**** EXERCISE MATERIAL ****

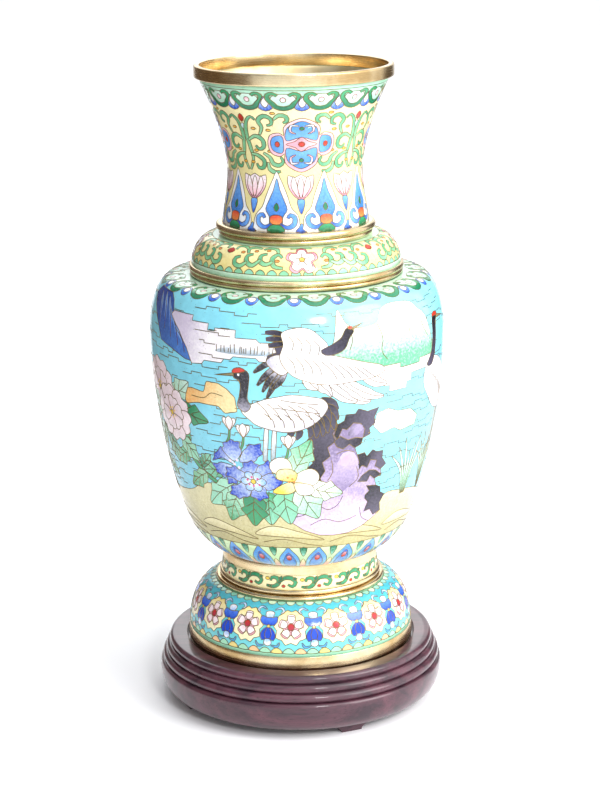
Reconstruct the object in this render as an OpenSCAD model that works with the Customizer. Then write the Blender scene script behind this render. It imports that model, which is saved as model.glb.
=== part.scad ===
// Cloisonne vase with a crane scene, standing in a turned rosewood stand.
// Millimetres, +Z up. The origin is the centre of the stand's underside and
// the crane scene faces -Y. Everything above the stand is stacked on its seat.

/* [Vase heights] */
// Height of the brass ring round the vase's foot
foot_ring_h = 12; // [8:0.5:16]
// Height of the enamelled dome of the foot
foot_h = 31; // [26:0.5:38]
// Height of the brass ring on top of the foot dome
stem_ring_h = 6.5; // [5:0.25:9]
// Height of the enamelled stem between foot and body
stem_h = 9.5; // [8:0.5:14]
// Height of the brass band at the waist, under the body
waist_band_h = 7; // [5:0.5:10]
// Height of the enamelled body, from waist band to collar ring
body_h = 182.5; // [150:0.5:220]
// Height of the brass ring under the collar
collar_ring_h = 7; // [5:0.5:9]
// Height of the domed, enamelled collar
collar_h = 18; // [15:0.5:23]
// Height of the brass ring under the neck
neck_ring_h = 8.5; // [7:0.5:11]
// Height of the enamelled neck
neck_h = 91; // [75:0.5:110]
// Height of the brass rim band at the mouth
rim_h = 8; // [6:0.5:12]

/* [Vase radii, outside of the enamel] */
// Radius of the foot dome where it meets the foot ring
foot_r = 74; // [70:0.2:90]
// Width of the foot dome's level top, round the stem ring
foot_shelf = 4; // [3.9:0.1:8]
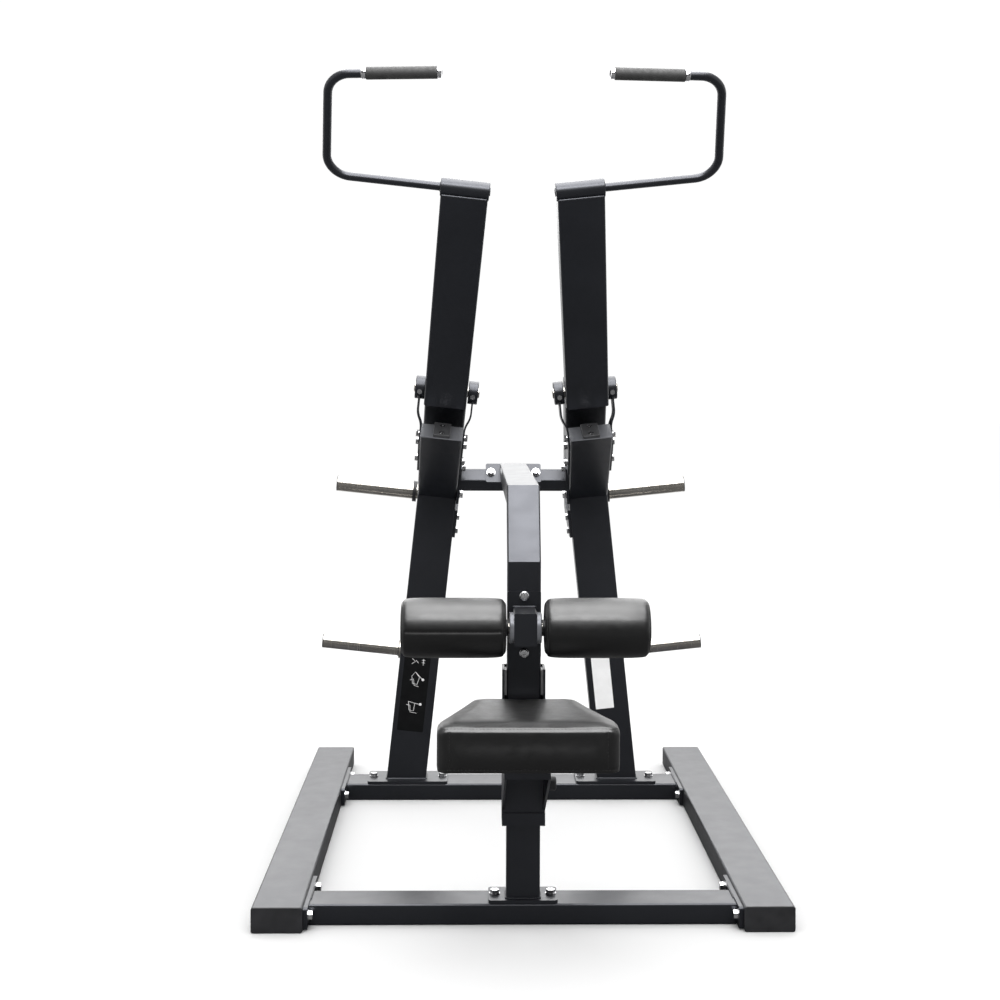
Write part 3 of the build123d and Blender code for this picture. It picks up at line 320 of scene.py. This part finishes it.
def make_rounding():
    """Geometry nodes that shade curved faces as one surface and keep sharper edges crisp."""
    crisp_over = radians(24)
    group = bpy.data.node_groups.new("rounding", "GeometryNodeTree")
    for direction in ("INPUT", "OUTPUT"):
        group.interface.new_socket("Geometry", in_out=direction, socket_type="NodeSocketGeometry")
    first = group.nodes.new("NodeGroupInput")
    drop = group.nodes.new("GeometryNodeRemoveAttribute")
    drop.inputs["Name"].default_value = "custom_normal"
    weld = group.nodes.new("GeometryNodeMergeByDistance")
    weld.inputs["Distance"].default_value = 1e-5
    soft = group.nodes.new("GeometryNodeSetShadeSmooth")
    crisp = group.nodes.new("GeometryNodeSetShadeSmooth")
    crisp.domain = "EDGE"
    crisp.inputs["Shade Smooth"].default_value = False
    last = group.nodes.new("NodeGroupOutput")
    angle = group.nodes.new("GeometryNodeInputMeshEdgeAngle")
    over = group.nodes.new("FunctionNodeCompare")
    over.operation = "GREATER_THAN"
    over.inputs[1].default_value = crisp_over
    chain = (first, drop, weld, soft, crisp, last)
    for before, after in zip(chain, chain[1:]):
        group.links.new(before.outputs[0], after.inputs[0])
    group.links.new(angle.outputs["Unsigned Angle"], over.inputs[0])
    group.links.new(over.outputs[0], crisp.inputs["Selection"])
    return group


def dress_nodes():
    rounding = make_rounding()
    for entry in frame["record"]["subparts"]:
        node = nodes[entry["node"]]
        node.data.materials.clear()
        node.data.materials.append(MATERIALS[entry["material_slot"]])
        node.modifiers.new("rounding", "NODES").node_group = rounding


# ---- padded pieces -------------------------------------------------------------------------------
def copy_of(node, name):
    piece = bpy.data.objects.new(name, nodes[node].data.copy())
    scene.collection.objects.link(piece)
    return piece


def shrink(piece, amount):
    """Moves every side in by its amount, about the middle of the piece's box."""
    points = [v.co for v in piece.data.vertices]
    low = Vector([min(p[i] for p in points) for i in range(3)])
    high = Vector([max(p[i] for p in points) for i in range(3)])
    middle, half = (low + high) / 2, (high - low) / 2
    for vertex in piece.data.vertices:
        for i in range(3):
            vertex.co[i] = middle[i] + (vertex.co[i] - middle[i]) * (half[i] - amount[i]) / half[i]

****

- [TASK PROMPT]:
Copy every record exactly, with nothing added or dropped.

- [COMPLETE ANSWER]:
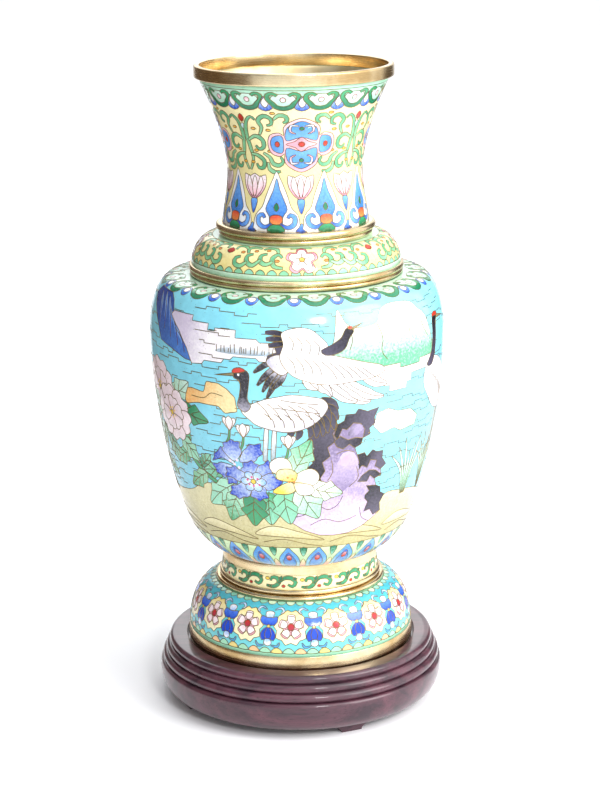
Reconstruct the object in this render as an OpenSCAD model that works with the Customizer. Then write the Blender scene script behind this render. It imports that model, which is saved as model.glb.
=== part.scad ===
// Cloisonne vase with a crane scene, standing in a turned rosewood stand.
// Millimetres, +Z up. The origin is the centre of the stand's underside and
// the crane scene faces -Y. Everything above the stand is stacked on its seat.

/* [Vase heights] */
// Height of the brass ring round the vase's foot
foot_ring_h = 12; // [8:0.5:16]
// Height of the enamelled dome of the foot
foot_h = 31; // [26:0.5:38]
// Height of the brass ring on top of the foot dome
stem_ring_h = 6.5; // [5:0.25:9]
// Height of the enamelled stem between foot and body
stem_h = 9.5; // [8:0.5:14]
// Height of the brass band at the waist, under the body
waist_band_h = 7; // [5:0.5:10]
// Height of the enamelled body, from waist band to collar ring
body_h = 182.5; // [150:0.5:220]
// Height of the brass ring under the collar
collar_ring_h = 7; // [5:0.5:9]
// Height of the domed, enamelled collar
collar_h = 18; // [15:0.5:23]
// Height of the brass ring under the neck
neck_ring_h = 8.5; // [7:0.5:11]
// Height of the enamelled neck
neck_h = 91; // [75:0.5:110]
// Height of the brass rim band at the mouth
rim_h = 8; // [6:0.5:12]

/* [Vase radii, outside of the enamel] */
// Radius of the foot dome where it meets the foot ring
foot_r = 74; // [70:0.2:90]
// Width of the foot dome's level top, round the stem ring
foot_shelf = 4; // [3.9:0.1:8]
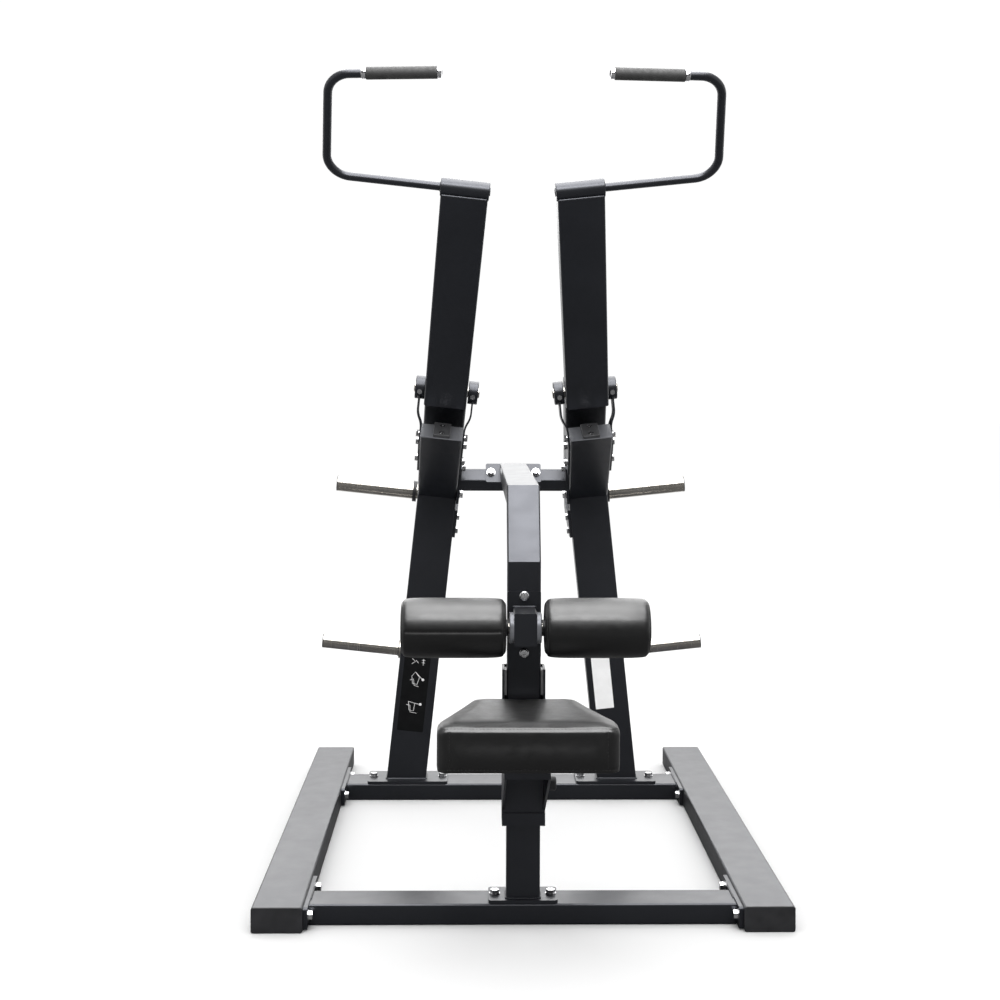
Write part 3 of the build123d and Blender code for this picture. It picks up at line 320 of scene.py. This part finishes it.
def make_rounding():
    """Geometry nodes that shade curved faces as one surface and keep sharper edges crisp."""
    crisp_over = radians(24)
    group = bpy.data.node_groups.new("rounding", "GeometryNodeTree")
    for direction in ("INPUT", "OUTPUT"):
        group.interface.new_socket("Geometry", in_out=direction, socket_type="NodeSocketGeometry")
    first = group.nodes.new("NodeGroupInput")
    drop = group.nodes.new("GeometryNodeRemoveAttribute")
    drop.inputs["Name"].default_value = "custom_normal"
    weld = group.nodes.new("GeometryNodeMergeByDistance")
    weld.inputs["Distance"].default_value = 1e-5
    soft = group.nodes.new("GeometryNodeSetShadeSmooth")
    crisp = group.nodes.new("GeometryNodeSetShadeSmooth")
    crisp.domain = "EDGE"
    crisp.inputs["Shade Smooth"].default_value = False
    last = group.nodes.new("NodeGroupOutput")
    angle = group.nodes.new("GeometryNodeInputMeshEdgeAngle")
    over = group.nodes.new("FunctionNodeCompare")
    over.operation = "GREATER_THAN"
    over.inputs[1].default_value = crisp_over
    chain = (first, drop, weld, soft, crisp, last)
    for before, after in zip(chain, chain[1:]):
        group.links.new(before.outputs[0], after.inputs[0])
    group.links.new(angle.outputs["Unsigned Angle"], over.inputs[0])
    group.links.new(over.outputs[0], crisp.inputs["Selection"])
    return group


def dress_nodes():
    rounding = make_rounding()
    for entry in frame["record"]["subparts"]:
        node = nodes[entry["node"]]
        node.data.materials.clear()
        node.data.materials.append(MATERIALS[entry["material_slot"]])
        node.modifiers.new("rounding", "NODES").node_group = rounding


# ---- padded pieces -------------------------------------------------------------------------------
def copy_of(node, name):
    piece = bpy.data.objects.new(name, nodes[node].data.copy())
    scene.collection.objects.link(piece)
    return piece


def shrink(piece, amount):
    """Moves every side in by its amount, about the middle of the piece's box."""
    points = [v.co for v in piece.data.vertices]
    low = Vector([min(p[i] for p in points) for i in range(3)])
    high = Vector([max(p[i] for p in points) for i in range(3)])
    middle, half = (low + high) / 2, (high - low) / 2
    for vertex in piece.data.vertices:
        for i in range(3):
            vertex.co[i] = middle[i] + (vertex.co[i] - middle[i]) * (half[i] - amount[i]) / half[i]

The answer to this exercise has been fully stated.